- **WORK TO COMPLETE**: Set down exactly the first line of the entries and every line after it, through the line with "save(tie_rod, name)".

Saved entries
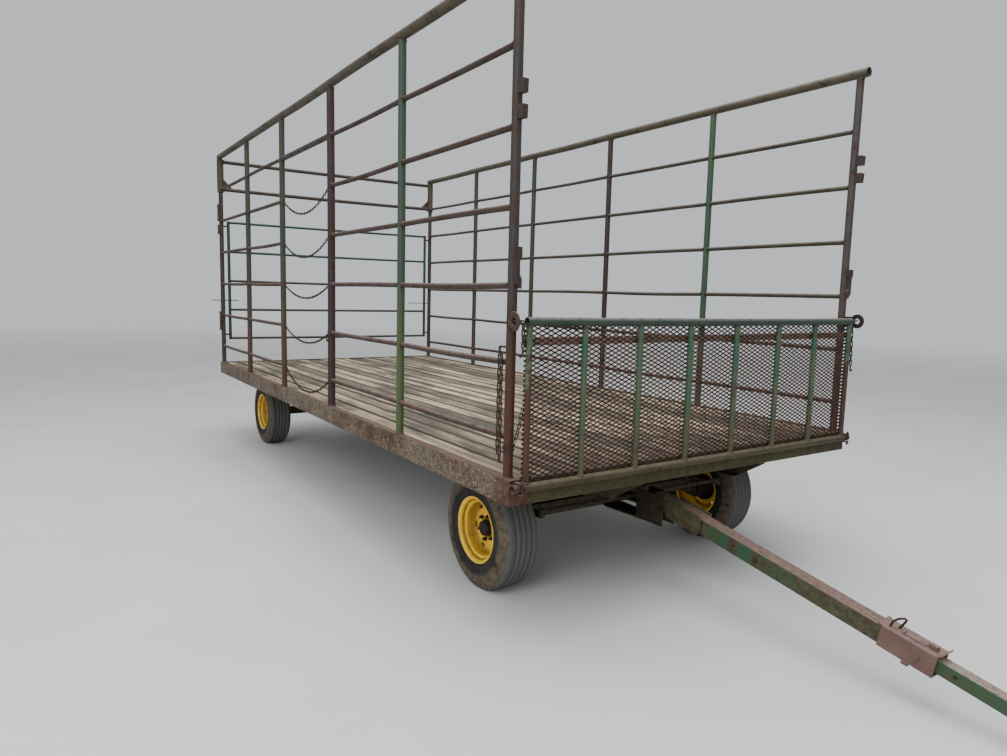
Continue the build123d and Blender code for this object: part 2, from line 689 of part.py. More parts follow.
# Tie rods from the yoke's pins to the steering arms' pins
rod_z = lug_high + fit_gap + eye_thickness / 2
for name, side in (("tie_rod_right", -1), ("tie_rod_left", 1)):
    inner = (arm_x, side * steer_arm_outward)
    outer = (arm_x, side * (kingpin_half + steer_arm_outward))
    with BuildPart() as tie_rod:
        bar((*inner, rod_z), (*outer, rod_z), rod_radius, rod_flats)
        for end in (inner, outer):
            bar((*end, lug_high + fit_gap), (*end, lug_high + fit_gap + eye_thickness),
                eye_radius, pipe_flats)
        for end in (inner, outer):
            bar((*end, lug_high), (*end, lug_high + 2 * eye_thickness),
                steer_pin_radius / cos(pi / pipe_flats) + fit_gap, pipe_flats,
                mode=Mode.SUBTRACT)
    save(tie_rod, name)

# Wheels: a tyre on a steel rim, and the hub that it bolts to
tyre_profile = (               # radius, and distance outward from the wheel's middle
    (rim_radius + fit_gap, -bead_width / 2), (shoulder_radius, -tyre_width / 2),
    (tyre_radius, -tread_width / 2), (tyre_radius, tread_width / 2),
    (shoulder_radius, tyre_width / 2), (rim_radius + fit_gap, bead_width / 2))
rim_profile = (
    (rim_radius - rim_wall, -bead_width / 2), (rim_radius, -bead_width / 2),
    (rim_radius, bead_width / 2), (rim_radius - rim_wall, bead_width / 2))
for end_name, x in (("front", front_axle), ("rear", rear_axle)):
    for side_name, side in (("right", -1), ("left", 1)):
        prefix = f"{end_name}_{side_name}"
        wheel = Plane(origin=(x, side * track_half, tyre_radius), x_dir=(1, 0, 0),
                      z_dir=(0, side, 0))
        inner, flange, face, middle, disc, cap = [
            (x, side * (track_half + out), tyre_radius)
            for out in (-hub_length, -hub_flange, -fit_gap, 0, disc_thickness, hub_cap_length)]
        with BuildPart() as tyre:
            turned(wheel, tyre_profile, wheel_flats)
        save(tyre, f"{prefix}_tyre")
        with BuildPart() as rim:
            turned(wheel, rim_profile, wheel_flats)
            bar(middle, disc, rim_radius - rim_wall, wheel_flats)
            bar(middle, disc, hub_cap_radius + fit_gap, pipe_flats, mode=Mode.SUBTRACT)
        save(rim, f"{prefix}_rim")
        with BuildPart() as hub:
            bar(inner, flange, hub_radius, pipe_flats)
            bar(flange, face, hub_flange_radius, pipe_flats)
            bar(face, cap, hub_cap_radius, pipe_flats)
            bar(inner, middle, spindle_radius + fit_gap, pipe_flats, mode=Mode.SUBTRACT)
        save(hub, f"{prefix}_hub")

# Tongue: a square tube on the yoke's pin, with side plates near its rear end
tongue_mouth = tongue_tube_length - tongue_back
with BuildPart() as tongue:
    with BuildSketch(tongue_plane.offset(-tongue_back)):
        Rectangle(tongue_tube, tongue_tube)
    extrude(amount=tongue_tube_length)
    with BuildSketch(tongue_plane.offset(cheek_start)):
        Rectangle(tongue_tube + 2 * cheek_thickness, 2 * cheek_half)
    extrude(amount=cheek_end - cheek_start)
    with BuildSketch(tongue_plane.offset(cheek_start)):
        for up in (-1, 1):
            with Locations((0, up * (tongue_tube + cheek_half) / 2)):
                Rectangle(tongue_tube, cheek_half)
    extrude(amount=cheek_end - cheek_start, mode=Mode.SUBTRACT)
    with BuildSketch(tongue_plane.offset(tongue_tube)):
        Rectangle(tongue_tube - 2 * tongue_wall, tongue_tube - 2 * tongue_wall)
    extrude(amount=tongue_tube_length, mode=Mode.SUBTRACT)
    bar((pivot[0], -tongue_tube, pivot[2]), (pivot[0], tongue_tube, pivot[2]),
        tongue_pin_radius + fit_gap, pipe_flats, mode=Mode.SUBTRACT)
save(tongue, "tongue_tube")

# Latch housing over the tube's mouth, slotted on top, with a lug at its front
latch_start = tongue_mouth - latch_length / 2
latch_half = tongue_tube / 2 + fit_gap + latch_wall
with BuildPart() as tongue_latch:
    with BuildSketch(tongue_plane.offset(latch_start)):
        Rectangle(2 * latch_half, 2 * latch_half)
        Rectangle(tongue_tube + 2 * fit_gap, tongue_tube + 2 * fit_gap, mode=Mode.SUBTRACT)
    extrude(amount=latch_length)
    with BuildSketch(tongue_plane.offset(latch_start + (latch_length - latch_slot_length) / 2)):
        with Locations((0, latch_half - latch_wall / 2)):
            Rectangle(latch_slot_width, latch_wall)
    extrude(amount=latch_slot_length, mode=Mode.SUBTRACT)
    with BuildSketch(tongue_plane.offset(latch_start + latch_length - latch_lug_length)):
        with Locations((0, latch_half + latch_lug_height / 2)):
            Rectangle(latch_lug_width, latch_lug_height)
    extrude(amount=latch_lug_length)
save(tongue_latch, "tongue_latch")

# Drawbar: slides in the tongue's tube on two guide blocks
bar_start = tongue_mouth - drawbar_overlap
guide_size = tongue_tube - 2 * tongue_wall - 2 * fit_gap
with BuildPart() as drawbar:
    with BuildSketch(tongue_plane.offset(bar_start)):
        Rectangle(drawbar_size, drawbar_size)
    extrude(amount=tongue_length - hitch_length - bar_start)
    for start in (bar_start, tongue_mouth - drawbar_mouth):
        with BuildSketch(tongue_plane.offset(start)):
            Rectangle(guide_size, guide_size)
        extrude(amount=guide_length)
save(drawbar, "drawbar")

# Hitch clevis: two plates above and below the drawbar's end, with the pin's hole
plate_half = drawbar_size / 2
plate_back = tongue_length - hitch_length - hitch_seat
with BuildPart() as hitch:
    for low in (-hitch_half_height, hitch_half_height - hitch_plate):
        with BuildSketch(Plane(origin=pivot, x_dir=tongue_dir, z_dir=hitch_axis).offset(low)):
            with BuildLine():
                Polyline((plate_back, -plate_half), (tongue_length - hitch_corner, -plate_half),
                         (tongue_length, hitch_corner - plate_half),
                         (tongue_length, plate_half - hitch_corner),
                         (tongue_length - hitch_corner, plate_half),
                         (plate_back, plate_half), close=True)
            make_face()
        extrude(amount=hitch_plate)
    with Locations(Plane(origin=hitch_hole, z_dir=hitch_axis)):
        Cylinder(hitch_pin_radius, 3 * hitch_half_height, mode=Mode.SUBTRACT)
save(hitch, "hitch_clevis")
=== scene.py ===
"""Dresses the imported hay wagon: worn pipe racks, a plank deck, mesh gate, wheels and tongue.

Metres, in the part's own frame: +X forward, +Y to the wagon's left, +Z up from the ground.
"""
from math import asin, atan2, cos, hypot, pi, radians, sin, tau
from random import Random

import bpy
from mathutils import Matrix, Vector


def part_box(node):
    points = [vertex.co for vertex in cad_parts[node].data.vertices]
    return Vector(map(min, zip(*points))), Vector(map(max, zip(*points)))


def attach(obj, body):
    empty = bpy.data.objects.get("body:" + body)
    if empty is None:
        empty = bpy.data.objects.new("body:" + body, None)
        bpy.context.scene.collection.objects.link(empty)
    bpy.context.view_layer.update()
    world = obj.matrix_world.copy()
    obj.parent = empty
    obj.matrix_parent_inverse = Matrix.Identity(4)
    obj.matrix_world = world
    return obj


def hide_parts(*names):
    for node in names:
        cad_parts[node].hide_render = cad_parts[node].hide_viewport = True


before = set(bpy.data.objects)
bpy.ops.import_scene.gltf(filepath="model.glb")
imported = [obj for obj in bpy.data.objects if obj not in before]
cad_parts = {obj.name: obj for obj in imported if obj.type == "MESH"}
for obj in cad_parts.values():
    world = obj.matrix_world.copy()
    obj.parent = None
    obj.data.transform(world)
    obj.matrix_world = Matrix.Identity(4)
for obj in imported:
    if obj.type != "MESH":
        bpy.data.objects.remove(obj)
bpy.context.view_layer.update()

# Camera, as measured from the photograph; azimuth is turned from +X towards +Y
camera_place = (4.597, -3.197, 1.750)
camera_azimuth = radians(146.36)
camera_pitch = radians(-6.72)
camera_roll = radians(1.40)
camera_lens = 25.35             # on a sensor 36 mm wide

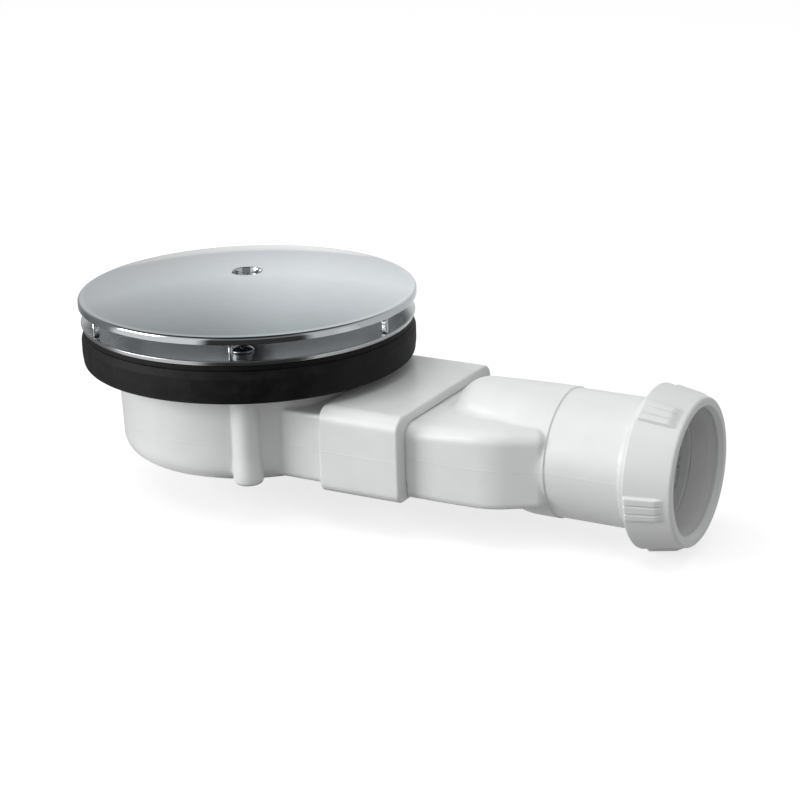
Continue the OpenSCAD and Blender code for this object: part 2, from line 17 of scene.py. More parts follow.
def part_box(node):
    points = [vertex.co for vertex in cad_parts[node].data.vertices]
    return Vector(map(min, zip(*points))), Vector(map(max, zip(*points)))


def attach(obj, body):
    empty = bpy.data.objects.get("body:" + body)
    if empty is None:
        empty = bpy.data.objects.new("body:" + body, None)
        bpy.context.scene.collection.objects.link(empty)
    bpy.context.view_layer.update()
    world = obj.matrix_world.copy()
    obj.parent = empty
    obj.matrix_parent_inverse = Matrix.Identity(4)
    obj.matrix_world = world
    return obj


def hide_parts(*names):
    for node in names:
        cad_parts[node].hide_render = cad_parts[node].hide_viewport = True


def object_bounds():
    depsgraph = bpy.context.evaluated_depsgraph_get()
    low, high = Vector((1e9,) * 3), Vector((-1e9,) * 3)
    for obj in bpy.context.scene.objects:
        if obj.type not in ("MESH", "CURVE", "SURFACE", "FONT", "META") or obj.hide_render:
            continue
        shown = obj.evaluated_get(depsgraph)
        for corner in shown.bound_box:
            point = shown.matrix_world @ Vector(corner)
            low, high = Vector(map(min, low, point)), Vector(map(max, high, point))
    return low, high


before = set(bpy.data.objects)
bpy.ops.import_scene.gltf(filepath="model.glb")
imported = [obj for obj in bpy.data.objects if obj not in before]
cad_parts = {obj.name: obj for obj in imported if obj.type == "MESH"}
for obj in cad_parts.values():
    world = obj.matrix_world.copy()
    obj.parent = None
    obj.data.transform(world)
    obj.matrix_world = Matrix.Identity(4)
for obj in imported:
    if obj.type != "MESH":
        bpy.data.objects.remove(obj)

MM = 0.001
cad_box = [list(corner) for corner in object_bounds()]
box = {name: [np.array(corner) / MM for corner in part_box(name)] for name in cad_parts}
print("solids:", len(box), "box in mm:", [[round(v / MM, 1) for v in c] for c in cad_box])

# %% [markdown]
# ## The camera
#
# The circles of the cover, the gasket and the nut, and the long edges of the outlet, fix where
# the photograph was taken from. A long lens far away keeps the outlet's edges nearly parallel.

# %% Set up the camera
azimuth, elevation, roll = math.radians(29.346), math.radians(18.735), math.radians(1.507)
camera_place = Vector((405.84, -617.84, 218.10)) * MM
camera_lens = 100.968

away = Vector((math.sin(azimuth) * math.cos(elevation),
               -math.cos(azimuth) * math.cos(elevation), math.sin(elevation)))
level = Vector((math.cos(azimuth), math.sin(azimuth), 0))
above = away.cross(level)
right = level * math.cos(roll) - above * math.sin(roll)
upward = level * math.sin(roll) + above * math.cos(roll)
camera = bpy.data.objects.new("camera", bpy.data.cameras.new("camera"))
camera.data.sensor_width = 36
camera.data.lens = camera_lens
camera.data.clip_start, camera.data.clip_end = 0.05, 20
camera.matrix_world = Matrix((right, upward, away)).transposed().to_4x4()
camera.location = camera_place
bpy.context.collection.objects.link(camera)
bpy.context.scene.camera = camera
print("camera at", [round(v, 3) for v in camera_place], "lens", camera_lens)

# %% [markdown]
# ## Nodes as expressions
#
# A finish is easier to read as a formula than as a row of nodes. This class wraps one socket, so
# that + - * / on it add the Math nodes. Its node() method makes any other node.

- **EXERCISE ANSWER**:
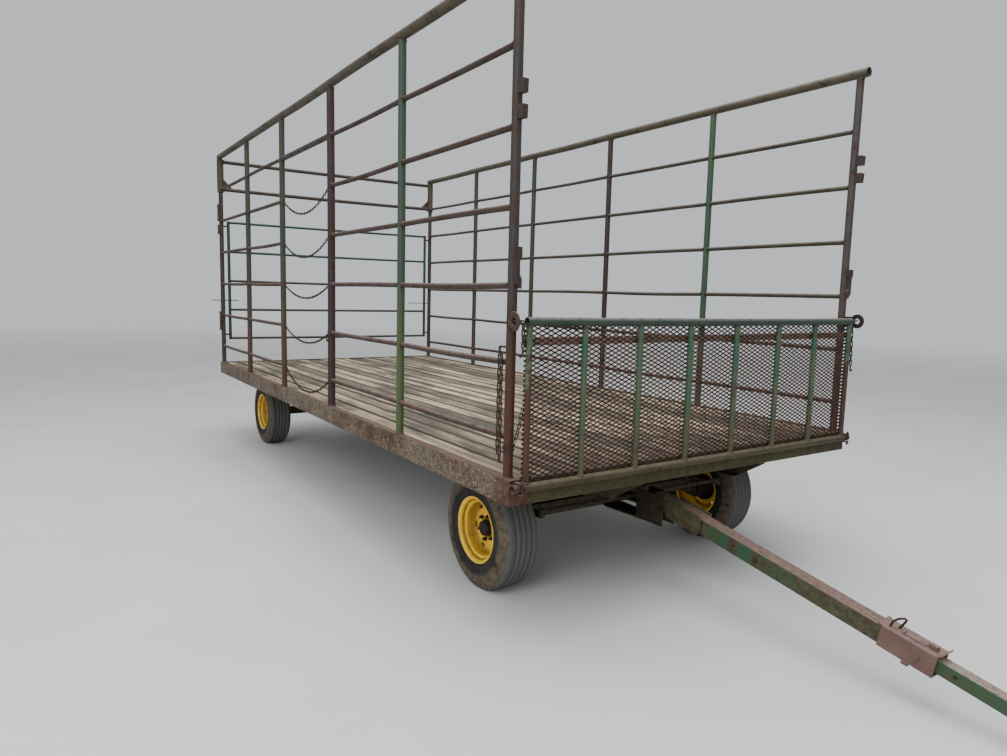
Continue the build123d and Blender code for this object: part 2, from line 689 of part.py. More parts follow.
# Tie rods from the yoke's pins to the steering arms' pins
rod_z = lug_high + fit_gap + eye_thickness / 2
for name, side in (("tie_rod_right", -1), ("tie_rod_left", 1)):
    inner = (arm_x, side * steer_arm_outward)
    outer = (arm_x, side * (kingpin_half + steer_arm_outward))
    with BuildPart() as tie_rod:
        bar((*inner, rod_z), (*outer, rod_z), rod_radius, rod_flats)
        for end in (inner, outer):
            bar((*end, lug_high + fit_gap), (*end, lug_high + fit_gap + eye_thickness),
                eye_radius, pipe_flats)
        for end in (inner, outer):
            bar((*end, lug_high), (*end, lug_high + 2 * eye_thickness),
                steer_pin_radius / cos(pi / pipe_flats) + fit_gap, pipe_flats,
                mode=Mode.SUBTRACT)
    save(tie_rod, name)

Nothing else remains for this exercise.